Auteurs: Benoit Charot

Par trois ordonnances rendues le 28 janvier 2016, le juge des référés du Tribunal de grande instance de Nanterre a accordé à treize patients ayant absorbé le médicament Médiator® une provision à valoir sur l’indemnisation d’un préjudice d’anxiété sur le fondement de la responsabilité du fait des produits défectueux (art. 1386-1 et s. du Code civil).

Le juge des référés n’a pas retenu l’argument tenant à la prescription soulevé par les Laboratoires Servier, laquelle est de trois ans à compter de la connaissance du dommage, du défaut du produit et de l’identité du producteur. Le juge ne s’est pas prononcé sur le point de départ de la prescription, sur lequel s’opposaient les parties, les Laboratoires Servier considérant qu’il fallait retenir la date à laquelle le médicament avait été retiré du marché par l’AFSSAPS, soit en novembre 2009, les demandeurs soutenant, au contraire, qu’il convenait de se référer à des publications portant sur la toxicité du produit datant de 2011 et 2012. Le juge a cependant considéré que la prescription avait été interrompue à la date à laquelle les patients s’étaient constitués parties civiles devant le Tribunal correctionnel en charge du volet pénal de l’affaire, soit en mai 2012 puisque « les deux actions, quoique distinctes, tend[aient] à un seul et même but de sorte que la seconde [était] virtuellement comprise dans la première ».

Le juge des référés n’a accordé la provision qu’aux patients qui établissaient concrètement la preuve d’un suivi médical en lien avec l’exposition « au regard du risque qui ne peut être actuellement exclu de développer une HTAP [hypertension artérielle pulmonaire] même plus de deux années après [l’] arrêt [du traitement] ». Ce risque serait, selon le juge des référés, « de nature à provoquer chez [les demandeurs] un sentiment d’inquiétude indemnisable au titre du préjudice d’angoisse ». Inversement, le juge de l’évidence a rejeté les demandes des patients qui n’apportaient pas la preuve de l’anxiété et d’un suivi médical contraignant en lien avec le risque de développer une HTAP au motif que la « demande de provision se heurt[ait] à contestation sérieuse ».

Si le juge des référés s’est attaché à déterminer concrètement que les demandeurs étaient véritablement anxieux au regard du suivi médical dont ils avaient fait l’objet, on relève cependant que quelle que soit la durée de ce suivi, et donc de l’anxiété, une provision d’un montant identique de 1.500 euros a été accordée à chacun des patients dont la demande a été accueillie.

Au stade de l’évidence, ce préjudice éminemment subjectif est donc réparé forfaitairement, à l’instar de ce qui est observé en matière d’exposition à l’amiante. Ceci ne présage pas de ce qui pourrait être octroyé dans le cadre de la procédure devant le juge du fond, ce dernier pouvant allouer un montant différent de dommages et intérêts et également d’indemniser les demandeurs qui ont été déboutés par le juge des référés.

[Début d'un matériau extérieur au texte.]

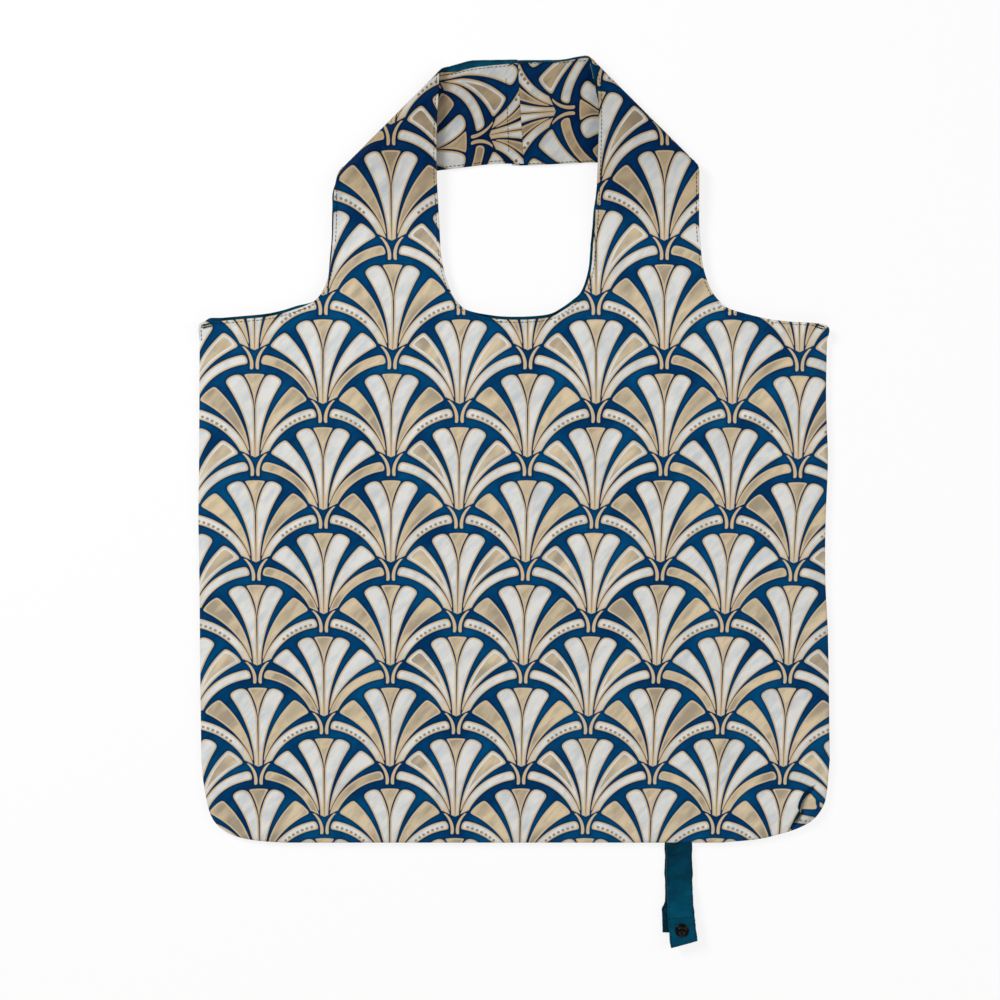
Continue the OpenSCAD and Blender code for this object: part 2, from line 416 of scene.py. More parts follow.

Ces trois ordonnances tendent à montrer que les juridictions du fond accueillent les demandes d’indemnisation du préjudice d’anxiété dans un tout autre domaine que celui de l’exposition professionnelle à l’amiante. Les actions introduites reposent ici sur un fondement bien différent, celui de la responsabilité du fait des produits défectueux.

Il n’est donc pas exclu que des demandes similaires soient formées à l’encontre de fabricants de produits considérés comme défectueux dès lors que leurs utilisateurs ont été exposés aux risques de ceux-ci et même si ces risques ne se sont pas déjà traduits par un préjudice corporel mais seulement de l’angoisse d’en développer éventuellement un.